3
votes

Hi I want to crawl all the pages of a web using Scrapy CrawlSpider class (Documentation here).

class MySpider(CrawlSpider):
    name = 'abc.com'
    allowed_domains = ['abc.com']
    start_urls = ['http://www.abc.com']

    rules = (
        Rule(SgmlLinkExtractor(allow=('item\.php', )), callback='parse_item')
    )

    def parse_item(self, response):
        self.log('Hi, this is an item page! %s' % response.url)
        ...

(1) So, this spider will start from page: www.abc.com which is defined in the start_urls, and it will automatically do the parsing... and then follow every single link in the www.abc.com which follows the rule right? I am wondering is there a way so I could only scrape a certain number of layers.. say only scrape the 1st layer (links directly derived from www.abc.com)?

(2) Since i have defined in the allowed_deomains that only abc.com urls would be scraped. So I don't need to redefine that in the rules? and do something like this:

Rule(SgmlLinkExtractor(allow=('item\.php', )), allow_domains="www.abc.com", callback='parse_item')

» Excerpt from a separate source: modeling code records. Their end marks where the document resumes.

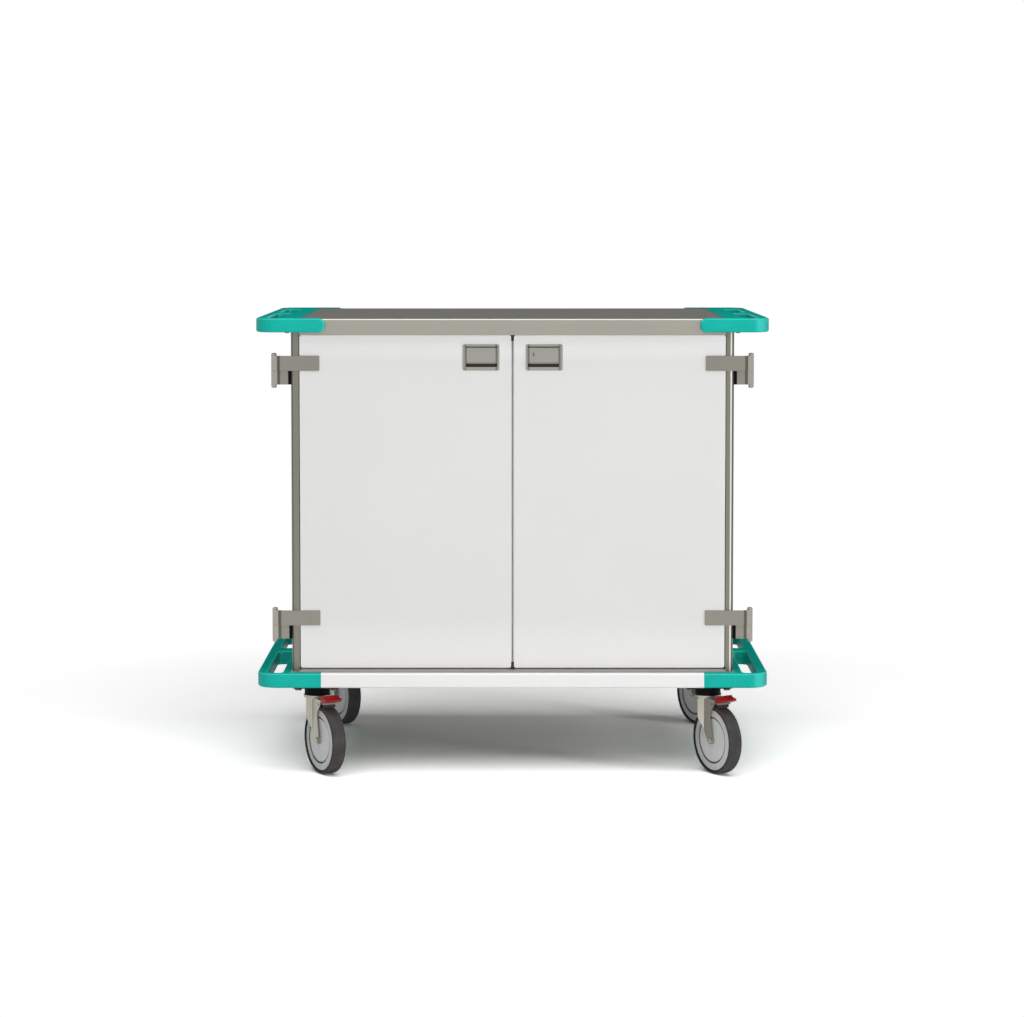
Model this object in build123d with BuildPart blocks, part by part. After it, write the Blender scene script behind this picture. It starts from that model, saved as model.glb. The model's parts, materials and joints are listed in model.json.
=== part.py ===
from build123d import *
import os

# Closed case cart: a two-door cabinet on four braked swivel casters, with a moulded
# bumper that doubles as a hand-hold along each side at deck and at top level.
# Millimetres, +Z up, front towards -Y. The origin is on the floor, under the
# middle of the cabinet.

# Whole cart
overall_width = 1124.0
overall_depth = 730.0
overall_height = 1006.5

# Casters
wheel_diameter = 150.0
wheel_width = 32.0
wheel_top_gap = 15.0
tyre_depth = 8.0
tyre_shoulder_radius = 5.0
tyre_seat_radius = 1.5
crown_height = 6.0
crown_radius = 30.0
race_gap = 1.0
race_height = 17.5
race_radius = 28.0
plate_thickness = 4.0
plate_length = 105.0
plate_breadth = 90.0
plate_corner_radius = 10.0
plate_bolt_x = 80.0
plate_bolt_y = 60.0
plate_bolt_radius = 4.5
plate_bolt_gap = 0.2
bolt_head_radius = 7.5
bolt_head_height = 5.0
bolt_nut_height = 6.0
king_pin_radius = 6.0
king_nut_radius = 11.0
king_nut_height = 6.0
king_nut_gap = 0.3
caster_side_inset = 55.5
caster_trail = 38.0
caster_swivel_angle = 30.0
swivel_running_gap = 0.08
fork_wheel_gap = 1.5
fork_sheet = 2.5
fork_crease_reach = 15.0
fork_wing_side = 10.5
fork_wing_back = 12.0
fork_tip_radius = 9.25
axle_radius = 5.0
axle_head_radius = 6.5
axle_head_height = 3.5
axle_head_round = 1.5
axle_nut_radius = 8.5
axle_nut_height = 6.0
hub_side_gap = 0.3
hub_boss_radius = 7.5
hub_boss_foot = 1.5
hub_disc_depth = 3.0
hub_groove_radius = 50.0
hub_groove_half_width = 2.0
hub_groove_depth = 7.0
hub_ring_depth = 1.5
hub_rim_depth = 2.5
hub_rim_width = 1.0
hub_edge_depth = 3.5

# The fork legs' outline, as reach from the swivel axis and rise over the axle
fork_back_bend = (4.0, 47.0)
fork_heel = (15.0, 20.0)
fork_shin = (41.6, 29.0)
fork_waist = (38.1, 56.0)
fork_throat = (52.0, 78.0)
fork_horn = (57.5, 91.0)

# Brake pedals
pedal_pivot_reach = 46.0
pedal_pivot_rise = 7.0
pedal_pin_radius = 3.0
lever_half_width = 16.5
lever_knuckle_radius = 4.5
lever_rise = 4.0
lever_thickness = 4.5
lever_reach = 65.0
shoe_near = 52.0
shoe_far = 62.0
shoe_half_width = 14.0
shoe_drop = 5.9
shoe_slope_drop = 1.4
cover_half_width = 20.0
cover_near = 60.0
cover_crown = 3.0
cover_crown_width = 3.0
cover_height = 15.0
cover_crown_slope = 1.0
cover_tread = 70.0
cover_tread_rise = 10.5
cover_far = 91.0
cover_far_rise = 9.5
cover_lip = 2.0
cover_foot = 68.0
cover_corner_radius = 12.0

# Deck
deck_height = 33.0
deck_sheet = 2.0
channel_width = 95.0
channel_sheet = 3.0
channel_lip = 22.0
channel_hole_gap = 0.5
rail_thickness = 12.0
rail_wall = 2.5
rail_edge_radius = 5.0

# Bumper mouldings
hold_outer_wall = 22.0
hold_width = 33.5
bumper_inner_wall = 18.0
bumper_corner_radius = 42.0
bumper_edge_radius = 5.0
front_hold_length = 313.0
hold_web = 41.0
rear_block_length = 104.0
hold_corner_radius = 12.0
hold_rim_radius = 4.5
bottom_arm_length = 68.0
top_bumper_height = 31.5
top_bumper_inner_wall = 40.5
top_arm_thickness = 10.0
top_arm_length = 57.0
arm_end_land = 0.4

# Bumper screws and brackets
bumper_screw_radius = 2.5
bumper_screw_inset = 7.5
bumper_screw_depth = 18.0
deck_screw_depth = 12.0
screw_end_gap = 2.0
bumper_screw_end_inset = 95.0
deck_screw_end_inset = 125.0
screw_head_radius = 5.0
screw_head_height = 3.0
bracket_sheet = 2.0
bracket_width = 40.0
bracket_drop = 30.0
bracket_reach = 18.5

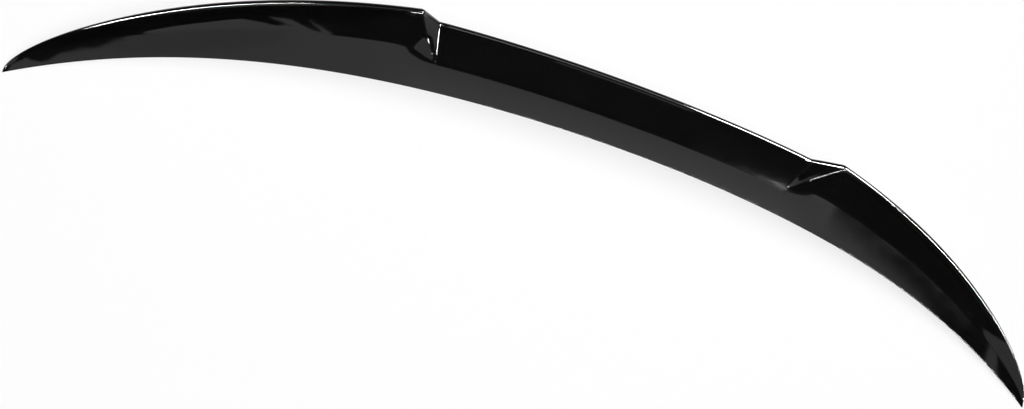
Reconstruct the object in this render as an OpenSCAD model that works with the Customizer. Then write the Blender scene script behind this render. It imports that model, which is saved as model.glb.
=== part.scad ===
// Stick-on rear spoiler for a car boot lid, moulded in one piece.
// A low centre section rises on each side over a slanted step to a taller wing,
// and the whole lip sweeps forward and down towards both ends.
// X runs across the car, Y to its rear and Z up. The origin is on the boot lid,
// under the middle of the front bonding tape.

/* [Overall size] */
// Width over both ends
span = 1200; // [1000:10:1400]
// How far the ends lie ahead of the middle of the front edge
sweep = 112; // [60:1:140]
// How much of the sweep comes late, near the ends
sweep_late = 0.4; // [0:0.01:0.8]
// How far the boot lid falls away from the middle to the ends
drop = 31; // [20:1:60]

/* [Centre section] */
// Half width of the low centre section at the lip
centre_half = 221; // [219:1:235]
// Depth from the front edge to the lip at the middle
centre_depth = 61; // [52:1:80]
// Added depth that grows towards the ends
centre_flare = 15; // [0:1:20]
// Height of the lip over the boot lid
centre_height = 22; // [19:1:32]

/* [Wings] */
// Distance from the middle to where each wing lip starts
wing_start = 253; // [245:1:290]
// Depth of a wing where it starts
wing_depth = 68; // [58:1:85]
// Height of a wing lip where it starts
wing_height = 40; // [34:1:50]
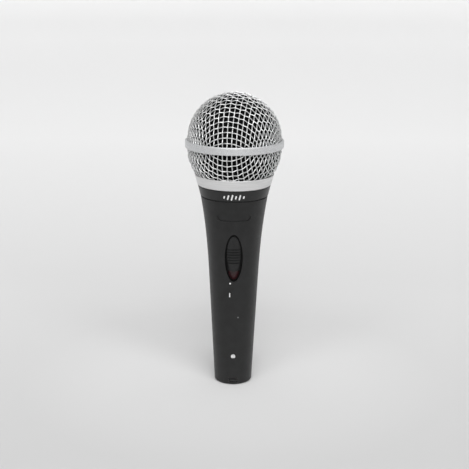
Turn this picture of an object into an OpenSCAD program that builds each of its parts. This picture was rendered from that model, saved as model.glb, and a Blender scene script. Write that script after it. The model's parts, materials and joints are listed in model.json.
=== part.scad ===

(3) If I am using crawlspider, what will happen if I don't define rules in the spider class? it will crawl follow all the pages? or it would not even follow any single one because the rule has not been 'met'?

1

1 Answers

3
votes
  1. Set DEPTH_LIMIT setting:

    DEPTH_LIMIT¶

    Default: 0

    The maximum depth that will be allowed to crawl for any site. If zero, no limit will be imposed.

  2. No, you don't need to add an additional url check. If you don't specify allow_domains on the Rule level, it will extract only URLs with abc.com domain.

  3. If you don't define rules it won't extract any URLs (will work like a BaseSpider).

Hope that helps.